Top 10 Most Popular Cryptocurrencies

  1. Bitcoin (BTC) — the primary digital asset for institutional and long-term strategies.
  2. Ethereum (ETH) — the foundational infrastructure for DeFi, stablecoins, and tokenization.
  3. Tether (USDT) — the largest stablecoin and the main settlement asset in the crypto market.
  4. XRP (XRP) — one of the key payment tokens with high international recognition.
  5. BNB (BNB) — a systemic asset within the Binance ecosystem and an important element of global crypto liquidity.
  6. USDC (USDC) — the second-largest dollar stablecoin with a strong reputation among institutional investors.

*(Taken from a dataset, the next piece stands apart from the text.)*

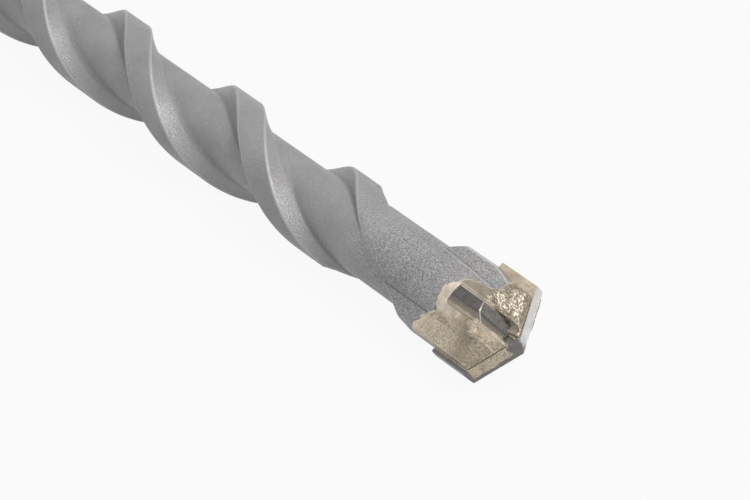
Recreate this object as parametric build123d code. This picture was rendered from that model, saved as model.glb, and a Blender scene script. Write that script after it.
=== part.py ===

  7. Solana (SOL) — a high-speed blockchain platform with strong user and trading activity.
  8. TRON (TRX) — a major network for transfers and stablecoin circulation, especially important for international settlements.

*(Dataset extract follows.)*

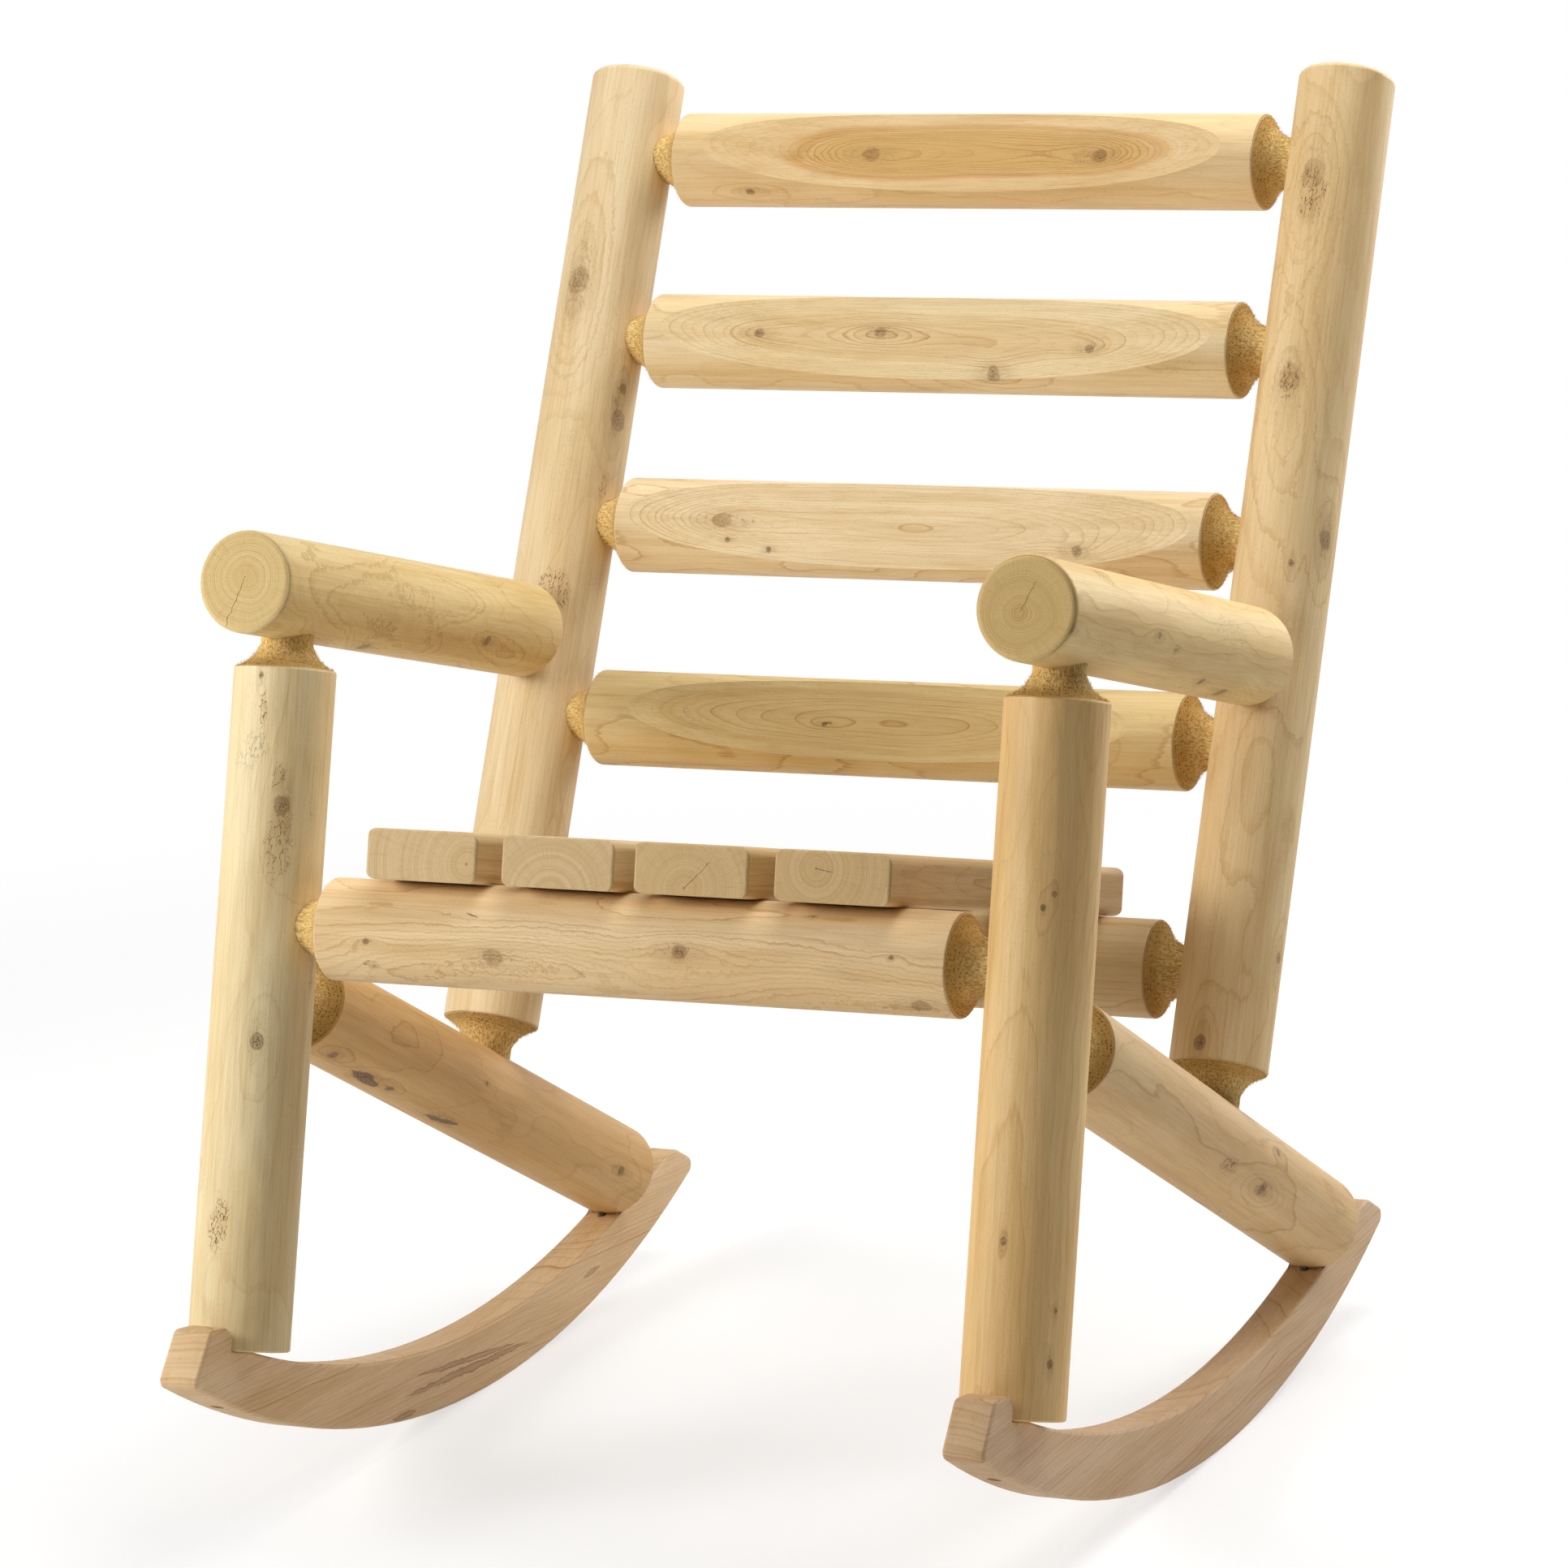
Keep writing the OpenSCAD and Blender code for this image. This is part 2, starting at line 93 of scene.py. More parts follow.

  9. Dogecoin (DOGE) — the most recognized meme asset that still retains mass liquidity.
  10. Hyperliquid (HYPE) — a new entrant into the top ten, reflecting increased interest in crypto-derivative infrastructure.

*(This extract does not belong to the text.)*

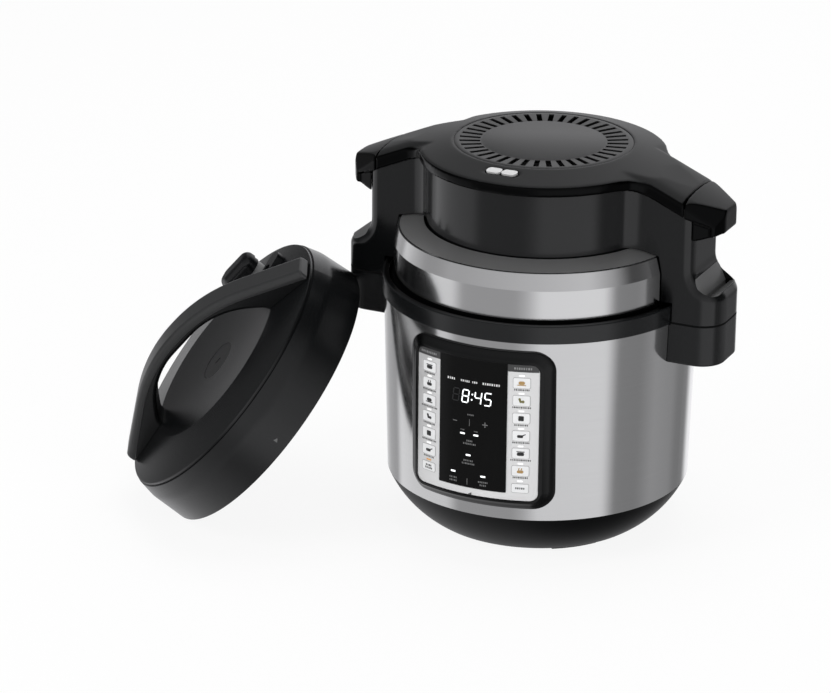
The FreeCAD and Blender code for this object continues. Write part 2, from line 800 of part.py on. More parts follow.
def make_well():
    """Liner that hangs from the collar, and the steel ring whose lugs lock the pressure lid."""
    flange_top = d.collar_shelf_z + d.liner_wall
    flange_rad = d.collar_inner_rad - d.fit_gap
    inside = d.liner_rad - d.liner_wall
    turned("inner_liner", [
        (d.liner_hole_rad, d.liner_floor_z),
        (d.liner_rad, d.liner_floor_z, 9),
        (d.liner_rad, d.collar_shelf_z, 2),
        (flange_rad, d.collar_shelf_z),
        (flange_rad, flange_top),
        (inside, flange_top, 3),
        (inside, d.liner_floor_z + d.liner_wall, 8),
        (d.liner_hole_rad, d.liner_floor_z + d.liner_wall),
    ])
    body = turned("locking_ring", [
        (d.lock_ring_rad, flange_top),
        (flange_rad, flange_top),
        (flange_rad, flange_top + d.lock_ring_height),
        (d.lock_ring_rad, flange_top + d.lock_ring_height),
    ])
    lug = new_sketch(body, "YZ_Plane", "lug")
    lug_top = flange_top + d.lock_ring_height
    outline(lug, box_corners(d.lug_reach_rad, d.lock_ring_rad + 1, lug_top - d.lug_thick, lug_top))
    block = body.newObject("PartDesign::Revolution", "lug_turned")
    block.Profile = lug
    block.ReferenceAxis = (lug, ["V_Axis"])
    block.Midplane = True
    bind(block, "Angle", 26)
    finish_feature(body, block, True)
    repeat(body, [block], 8)


def make_heating_plate():
    """Cast plate with a crowned top, a hole for the sensor and three legs on the liner's floor."""
    low = d.plate_top_z - d.plate_thick
    body = turned("heating_plate", [
        (d.plate_hole_rad, low),
        (d.plate_rad, low, 1),
        (d.plate_rad, d.plate_top_z - 1.2, 1),
        (d.plate_hole_rad, d.plate_top_z),
    ])
    leg = new_sketch(body, "XY_Plane", "leg", d.liner_floor_z + d.liner_wall)
    ring(leg, 5, d.plate_rad - 10, 0)
    leg_pad = pad(body, leg, low - d.liner_floor_z - d.liner_wall)
    repeat(body, [leg_pad], 3)
    body = new_body("plate_element")
    sketch = new_sketch(body, "YZ_Plane", "tube")
    ring(sketch, d.element_tube_rad, d.element_rad, low - d.element_tube_rad)
    block = body.newObject("PartDesign::Revolution", "tube_turned")
    block.Profile = sketch
    block.ReferenceAxis = (sketch, ["V_Axis"])
    block.Midplane = True
    bind(block, "Angle", 320)
    finish_feature(body, block, True)
    turn_node(body, 150)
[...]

What Investors Should Focus on During the Week of April 20, 2026

  1. Will strong inflows into Bitcoin and Ethereum spot ETFs continue?
  2. Will Wall Street continue to expand access to cryptocurrencies through new funds and brokerage services?
  3. Will new signals emerge regarding American regulation and the advancement of the digital asset market structure?
  4. Will the theme of stablecoins as a global payment infrastructure gain momentum?
  5. Will capital shift from Bitcoin into major altcoins or will the market retain concentration among its leaders?

The weekly outlook for investors appears constructive. The cryptocurrency market remains volatile, but its structure is noticeably maturing: Bitcoin maintains its leadership, Ethereum retains fundamental significance, institutional investors expand their entry channels, and stablecoins are emerging as a strategic financial theme. For the global audience, this means that the cryptocurrency news for Monday, April 20, 2026, is no longer just a price story, but rather a narrative about how the new architecture of the global capital market is being formed.